According to the filing, the rest of the government’s evidence comes from rival ticketing companies — statements Live Nation calls inadmissible hearsay that cannot survive summary judgment. The company further notes that similar allegations were investigated by the DOJ in 2019, leading to a modification of the consent decree but not a finding of systemic misconduct. Since then, Live Nation says, “the outside antitrust monitor… has not reported a single violation.”
The company also disputes the government’s claims tied to Live Nation’s amphitheaters. Prosecutors allege that Live Nation illegally ties access to amphitheaters to its own promotion services, discouraging artists from working with independent promoters. Live Nation responds that this theory is contradicted by how touring actually works: artists, it says, control routing decisions, approve venues, set ticket prices, and choose their promoters based on guarantees and deal terms. The filing points out that the DOJ deposed only one artist throughout the entire case and that his testimony did not support the government’s claim. According to the motion, the artist “answered, without ambiguity or qualification,” that he had not been coerced to hire Live Nation as a condition of playing an amphitheater. “That is no basis for a trial,” the filing states.

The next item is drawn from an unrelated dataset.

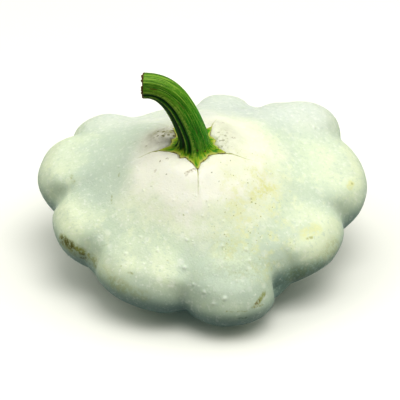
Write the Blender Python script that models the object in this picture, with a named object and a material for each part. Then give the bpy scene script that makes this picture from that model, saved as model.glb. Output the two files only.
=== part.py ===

Live Nation insists its amphitheaters are a competitive asset and not a leverage point to suppress competition. The company analogizes amphitheaters to tools of the trade: promoters, not artists, rent the venues, and the ability to offer those venues is part of how promoters compete for tours. The motion argues that amphitheaters typically are not rented to competing promoters for structural business reasons, not because of an anticompetitive scheme.
Throughout the filing, Live Nation repeatedly invokes the DOJ’s own prior statements from 2010 in which the agency acknowledged the benefits of the company’s vertical integration with Ticketmaster. In approving the Live Nation–Ticketmaster merger, the DOJ wrote that “vertical integration can produce procompetitive benefits” and that “most instances of vertical integration… are economically beneficial.”
Live Nation attorneys also argue regularly in their memo that the DOJ cannot show harm to consumers—not through higher prices, a drop in shows or a decline in concert quality. Citing Microsoft and other precedent, Live Nation argues that such evidence is indispensable in a monopolization case. The filing states, “There must be evidence of actual harm to consumers; ‘harm to one or more competitors will not suffice.’ Plaintiffs never show that anything Defendants have done harmed artists or venues.”
The motion concludes by arguing that after extensive discovery, there are no triable issues remaining to be adjudicated. “The faithful application of law to the evidence adduced should yield summary judgment for Live Nation and Ticketmaster,” the filing states.
Attorneys for the government will have their chance to file a response in the coming weeks before Judge Subramanian determines whether the case proceeds to trial. If the summary-judgment motion is granted, much or all of the government’s case could be dismissed outright or the government could be forced to refile parts of its lawsuit.
Live Nation is also facing a lawsuit by the Federal Trade Commission over how the company operates its secondary ticket business.